Anonymous wrote:Adding on that my discomfort with a low performing school is that it is . . . wait for it . . . low performing. It is not code for people of color. I am IB for Deal in an area that I think is unlikely to be redistricted, but I am still considering Latin and plan to tour this year (my oldest is in 3rd) and I think it's diversity is a positive and I like a lot of other attributes, including that it is high performing. DCPS is going to have to do something to make people WANT to send their kids there. And I am a PP that said (and mean) that I will move before I send my kids to a low performing school. Absent the zombie apocalypse, the city cannot make me and I am not alone.
Anonymous wrote:Anonymous wrote:14:47 is dead on. School boundaries are not simply a race divide. In my experience as an E of the Park parent with kids both at a WoftheP DCPS and also a charter---middle and upper middle class AA parents are very resistant to sending their kids to poorly performing DCPS schools because of the fear of negative peer influences.
Yes, for our AA HIH the fear is negative peer influences.
Anonymous wrote:Anonymous wrote:if Hardy isn't good enough by the time our children reach relevant age, we'll go private.
I feel like the experience of too many people has been of broadly middle class suburban schools that have high levels of success. However, I just don't think that is necessary. Hardy has proficient-testing kids, advanced-testing kids and everyone with parents who aren't clueless does fine. People have the idea that they need to segregate their kids away from any child who is not high-performing or else they will turn out dumb.
It just isn't true. Rich kids at mixed income schools don't get dragged down.
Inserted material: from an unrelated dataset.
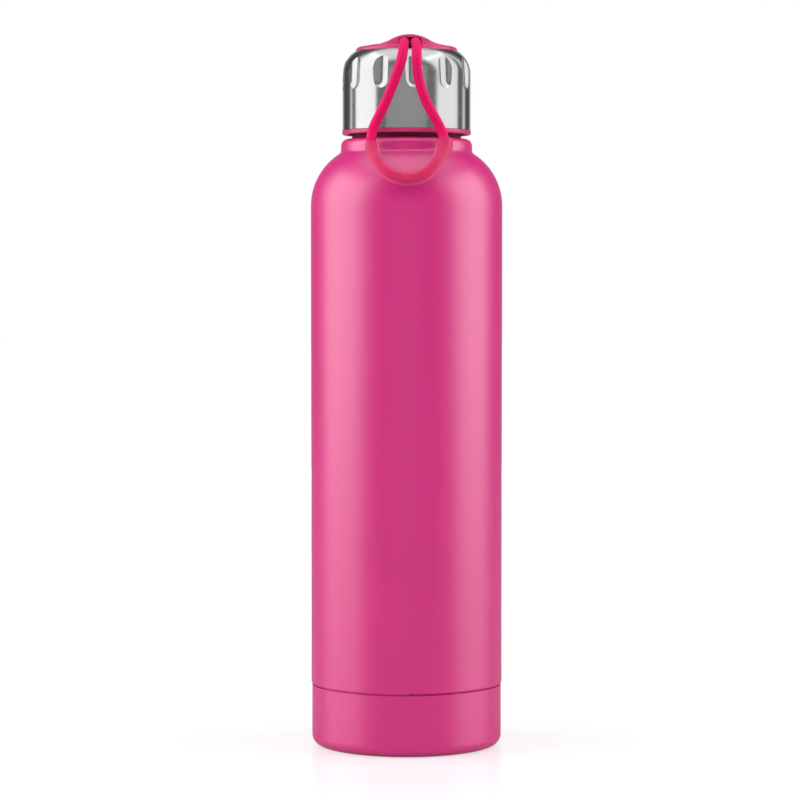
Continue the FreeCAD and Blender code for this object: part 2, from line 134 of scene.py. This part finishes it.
# The studio's grey, as (position, grey), from the front of the world, at 0, to the back, at 1
WORLD_STOPS = ((0.0, 0.15), (0.30, 0.14), (0.50, 0.18), (0.80, 0.07), (0.93, 0.06), (0.975, 0.5))

# Lights: name, place, the height on the bottle's axis that it points at, width, height, watts
BODY_BOXES = [
    ("left_box", (-0.80, -0.10, 0.42), 0.15, 0.98, 0.85, 8.4),
    ("right_box", (0.80, -0.08, 0.42), 0.15, 0.80, 0.85, 6.9),
    ("top_box", (0, -0.1, 1.1), 0.1, 1.2, 1.0, 6.5),
]
BODY_FILLS = [
    ("front_fill", (0, -1.5, 0.22), 0.10, 1.0, 0.4, 8.6),
    ("back_fill", (0, 1.5, 0.22), 0.10, 1.0, 0.4, 9.0),
]
CAP_BOXES = [
    ("left_cap_box", (-0.79, -0.14, 0.60), 0.25, 0.82, 1.2, 3.5),
    ("left_cap_strip", (-0.706, 0.375, 0.60), 0.25, 0.14, 1.2, 0.35),
    ("right_cap_box", (0.785, -0.153, 0.60), 0.25, 0.85, 1.2, 2.85),
    ("right_cap_strip", (0.663, 0.447, 0.60), 0.25, 0.17, 1.2, 0.42),
    ("front_cap_box", (0, -1.6, 0.35), 0.24, 2.4, 1.4, 1.9),
    ("top_cap_box", (0, -0.1, 1.1), 0.24, 1.3, 1.1, 3.4),
]


def faced(point):
    """A point of the cover's own frame, in millimetres, turned to the cover's heading."""
    x, y, z = point
    turn_cos = math.cos(COVER_HEADING)
    turn_sin = math.sin(COVER_HEADING)
    return Vector((x * turn_cos - y * turn_sin, x * turn_sin + y * turn_cos, z)) * MM


# Shaders

class Paint:
    """A Principled material, with short ways to add the nodes that give it detail."""

    def __init__(self, name, **sockets):
        self.material = bpy.data.materials.new(name)
        self.material.use_nodes = True
        self.tree = self.material.node_tree
        self.shader = self.tree.nodes["Principled BSDF"]
        for socket, value in sockets.items():
            self.shader.inputs[socket.replace("_", " ")].default_value = value
        self.coords = self.node("ShaderNodeTexCoord").outputs["Object"]

    def node(self, kind, **settings):
        """A new node of a kind, with some of its settings."""
        made = self.tree.nodes.new(kind)
        for key, value in settings.items():
            setattr(made, key, value)
        return made

    def link(self, source, target):
        self.tree.links.new(source, target)

    def stretched(self, scale):
        """Object coordinates scaled differently along each axis."""
        mapping = self.node("ShaderNodeMapping")
        mapping.inputs["Scale"].default_value = scale
        self.link(self.coords, mapping.inputs["Vector"])
        return mapping.outputs["Vector"]

    def noise(self, scale, detail=3.0, coords=None):
        """Smooth noise, scale blotches to the metre."""
        made = self.node("ShaderNodeTexNoise")
        made.inputs["Scale"].default_value = scale
        made.inputs["Detail"].default_value = detail
        self.link(coords or self.coords, made.inputs["Vector"])
        return made.outputs["Fac"]

    def math(self, operation, *values):
        """One arithmetic step on numbers and sockets."""
        made = self.node("ShaderNodeMath", operation=operation)
        for socket, value in zip(made.inputs, values):
            if isinstance(value, (int, float)):
                socket.default_value = value
            else:
                self.link(value, socket)
        return made.outputs[0]

    def spread(self, fac, low, high, start=0.3, end=0.7):
        """Maps start to end onto low to high. Noise mostly lies in the usual start to end."""
        made = self.node("ShaderNodeMapRange")
        self.link(fac, made.inputs["Value"])
        made.inputs["From Min"].default_value = start
        made.inputs["From Max"].default_value = end
        made.inputs["To Min"].default_value = low
        made.inputs["To Max"].default_value = high
        return made.outputs["Result"]

    def mix(self, fac, first, second):
        """A colour between two, either of which may be a constant or a socket."""
        made = self.node("ShaderNodeMix", data_type="RGBA")
        self.link(fac, made.inputs[0])
        first_slot, second_slot, result_slot = COLOR_MIX
        for slot, value in ((first_slot, first), (second_slot, second)):
            if isinstance(value, tuple):
                made.inputs[slot].default_value = (*value, 1)
            else:
                self.link(value, made.inputs[slot])
        return made.outputs[result_slot]

    def mix_values(self, fac, first, second):
        """A number between those of two sockets."""
        made = self.node("ShaderNodeMix", data_type="FLOAT")
        first_slot, second_slot, result_slot = VALUE_MIX
        self.link(fac, made.inputs[0])
        self.link(first, made.inputs[first_slot])
        self.link(second, made.inputs[second_slot])
        return made.outputs[result_slot]

    def color(self, source):
        """Uses a socket as the base colour."""
        self.link(source, self.shader.inputs["Base Color"])

    def roughness(self, source):
        """Uses a socket as the roughness."""
        self.link(source, self.shader.inputs["Roughness"])

    def bump(self, height, strength, distance):
        """Relief in the shading. Distance is how much higher 1 is than 0."""
        made = self.node("ShaderNodeBump")
        made.inputs["Strength"].default_value = strength
        made.inputs["Distance"].default_value = distance
        self.link(height, made.inputs["Height"])
        self.link(made.outputs["Normal"], self.shader.inputs["Normal"])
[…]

Anonymous wrote:Does anybody else see white flight part 2 coming?
Anonymous wrote:Anonymous wrote:Anonymous wrote:
Wow! I must have stuck a chord with you. The very idea that you have to send your child to a school with black and brown people got you in a tizzy, didn't it. I think you're in a fantasy if you think that people in large numbers can up and move. Many can, many can't. The many that can't will be going EofP and guess what- making a school better. Horrible thought, I know.
Um really?!?
OK so if you have been here long enough or know the people who have you would know that the majority of these Shepard Park, 16st Heights and Crestwood folks going to Deal are black. You would also know that in previous generations these black folks would not go to the local public schools with poorer performing black kids, they would go private. I am black and in that area and I am not afraid of black or brown folks. I and my friends are afraid of our kids not being challenged or well educated.
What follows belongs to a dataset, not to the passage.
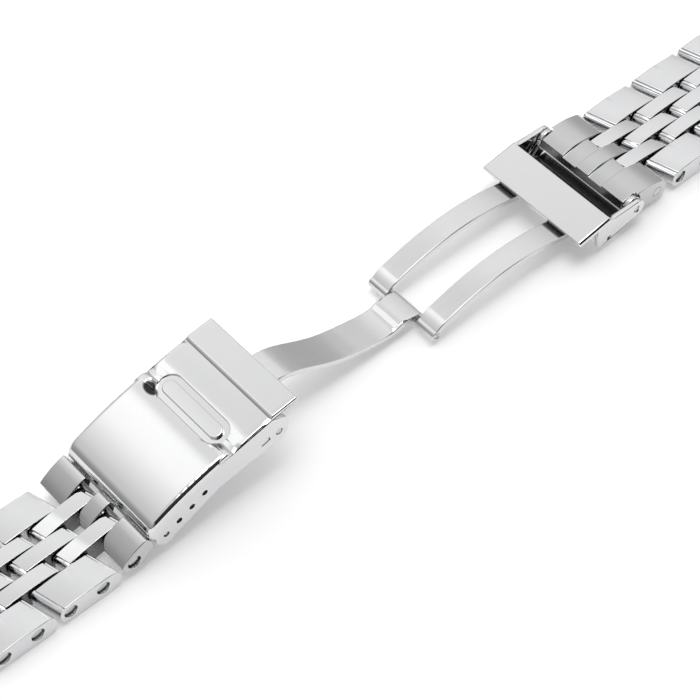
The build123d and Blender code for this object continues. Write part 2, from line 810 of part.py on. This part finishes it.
def lug_link(name, pin, bar):
    # the last link, with a bar bore at the watch case
    way = 1 if bar[0] > pin[0] else -1
    with BuildPart() as link:
        with BuildSketch(across(pin, 0, half_width)):
            with BuildLine():
                Line((0, lug_end_radius), (way * lug_reach, lug_radius))
                ThreePointArc(
                    (way * lug_reach, lug_radius),
                    (way * (lug_reach + lug_radius), 0),
                    (way * lug_reach, -lug_radius),
                )
                Line((way * lug_reach, -lug_radius), (0, -pin_height))
                Line((0, -pin_height), (-way * link_end_radius / 2, -pin_height))
                ThreePointArc(
                    (-way * link_end_radius / 2, -pin_height),
                    (-way * link_end_radius, 0),
                    (0, lug_end_radius),
                )
            make_face()
        extrude(amount=strap_width)
        finger_slots(pin, 0, 0)
        bore(pin, 0, ((0, 0),), pin_bore_radius, -half_width - overrun, half_width + overrun)
        bore(pin, 0, ((0, 0),), counterbore_radius, -half_width - overrun, counterbore_depth - half_width)
        bar_bore = bar_radius + pin_clearance
        bore(bar, 0, ((0, 0),), bar_bore, -half_width - overrun, half_width + overrun)
    save(link, name)


def strap_half(side, pins, bar):
    # pairs and rows alternate away from the clasp, and the lug link ends them
    for n in range(row_count + 1):
        left, right = sorted(pins[2 * n:2 * n + 2])
        narrow_pair(f"{side}_pair_{n + 1}", left, right)
    for n in range(row_count):
        left, right = sorted(pins[2 * n + 1:2 * n + 3])
        wide_link(f"{side}_row_{n + 1}_near", left, right, -half_width, -wide_inside, True)
        centre_link(f"{side}_row_{n + 1}_centre", left, right)
        wide_link(f"{side}_row_{n + 1}_far", left, right, wide_inside, half_width, False)
        strap_pin(f"{side}_row_{n + 1}_pins", (left, right), head_face, pin_head_radius)
    lug_link(f"{side}_lug_link", pins[-1], bar)
    strap_pin(f"{side}_lug_pin", (pins[-1],), head_face, pin_head_radius)
    spring_bar(f"{side}_lug_bar", bar, half_width - link_edge, half_width + tip_reach)


cover_top()
side_channel()
plain_pin("cover_hinge_pin", cover_pivot, clasp_pin_radius, wall_face - pin_set_back)
middle_blade()
plain_pin("centre_pin", centre_pivot, pin_radius, arm_outside - pin_set_back)
fork_blade()
flip_lock()
plain_pin("flip_lock_pin", lock_pivot, pin_radius, lock_half_width - lock_pin_set_back)
cover_end_link()
spring_bar("adjust_bar", adjust_pivot, tongue_half_width - bar_lip, half_width - bar_lip)
fork_end_link()
strap_pin("cover_end_pin", cover_side_pins[:1], head_face, pin_head_radius)
strap_pin("fork_end_pin", fork_side_pins[:1], -half_width, pin_head_radius)
strap_half("cover_side", cover_side_pins, cover_lug_bar)
strap_half("fork_side", fork_side_pins, fork_lug_bar)
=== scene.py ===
import bpy
import bmesh
import json
import math
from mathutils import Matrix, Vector

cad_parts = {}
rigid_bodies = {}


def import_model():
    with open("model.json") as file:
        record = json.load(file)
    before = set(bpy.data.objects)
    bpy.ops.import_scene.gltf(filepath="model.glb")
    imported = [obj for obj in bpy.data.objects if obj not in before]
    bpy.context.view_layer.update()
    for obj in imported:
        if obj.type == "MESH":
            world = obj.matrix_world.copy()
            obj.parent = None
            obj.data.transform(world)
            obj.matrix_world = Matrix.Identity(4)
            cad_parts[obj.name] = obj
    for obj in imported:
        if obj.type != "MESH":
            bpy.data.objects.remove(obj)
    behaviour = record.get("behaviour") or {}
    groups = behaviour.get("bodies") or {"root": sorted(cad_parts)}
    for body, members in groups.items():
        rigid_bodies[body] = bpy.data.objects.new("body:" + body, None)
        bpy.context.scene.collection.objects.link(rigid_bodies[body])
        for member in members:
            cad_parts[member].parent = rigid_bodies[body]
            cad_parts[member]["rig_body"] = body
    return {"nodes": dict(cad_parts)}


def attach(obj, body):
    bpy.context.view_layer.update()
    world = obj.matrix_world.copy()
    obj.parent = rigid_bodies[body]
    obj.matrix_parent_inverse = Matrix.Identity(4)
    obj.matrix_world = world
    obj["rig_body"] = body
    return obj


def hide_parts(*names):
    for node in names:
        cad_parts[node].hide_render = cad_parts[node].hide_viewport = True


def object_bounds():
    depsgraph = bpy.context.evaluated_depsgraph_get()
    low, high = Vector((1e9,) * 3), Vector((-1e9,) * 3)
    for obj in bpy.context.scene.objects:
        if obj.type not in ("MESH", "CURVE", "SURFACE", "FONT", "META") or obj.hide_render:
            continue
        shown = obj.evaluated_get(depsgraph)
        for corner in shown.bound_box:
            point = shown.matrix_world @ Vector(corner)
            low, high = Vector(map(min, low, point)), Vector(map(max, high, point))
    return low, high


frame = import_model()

nodes = frame["nodes"]
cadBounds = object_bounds()
print("frame loaded:", len(nodes), "nodes")

mm = 0.001
scene = bpy.context.scene
collection = scene.collection
white = (1, 1, 1, 1)


def placed(name, bm):
    # an object that holds the bmesh, linked to the scene
    mesh = bpy.data.meshes.new(name)
    bm.to_mesh(mesh)
    bm.free()
    piece = bpy.data.objects.new(name, mesh)
    collection.objects.link(piece)
    return piece


# shader tools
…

I'm with you PP. I live in 16th Street Heights, and am white, (West, Deal, Roosevelt) and all of my parent friends (different backgrounds/races/incomes) in the neighborhood take offense at that as well. I don't want to move. I like my park, I like my backyard, I like my neighbors, and I'll probably find a way to stay at West, once my kid is old enough to attend.
Anonymous wrote:Anonymous wrote:Why can't that new building be located where the 98% of the students actually live? I guess maybe DCPS doesn't own a large enough parcel further east.
If you think it could be proposed without making it sound like, "get off my lawn," let us know.
Anonymous wrote:Anonymous wrote:DCPS can redistrict all they want, but you cannot make parents send their kids to poor performing schools. That will be a quick ticket to charter schools.
The ones people want their kids to go to are full already. They are practically out of buildings to put new charters into. People don't want to move out. They will send their kids to poorly performing schools once they get a critical mass of their peers jumping in at the same time.
I think the difference here is generational. Those who are newer to the game are willing to jump in and grind. A lot of those who've been around for a while are skittish outside of their narrowly defined safe spaces.
I know DC used to be rough but things are better! You're more likely to get stumbled into by a drunk 20-something than mugged late on 14th NW. You can get croissants in Columbia Heights and learn Latin in Petworth! They even painted B R O O K L A N D really big in Brookland so you know where you are in case you're lost!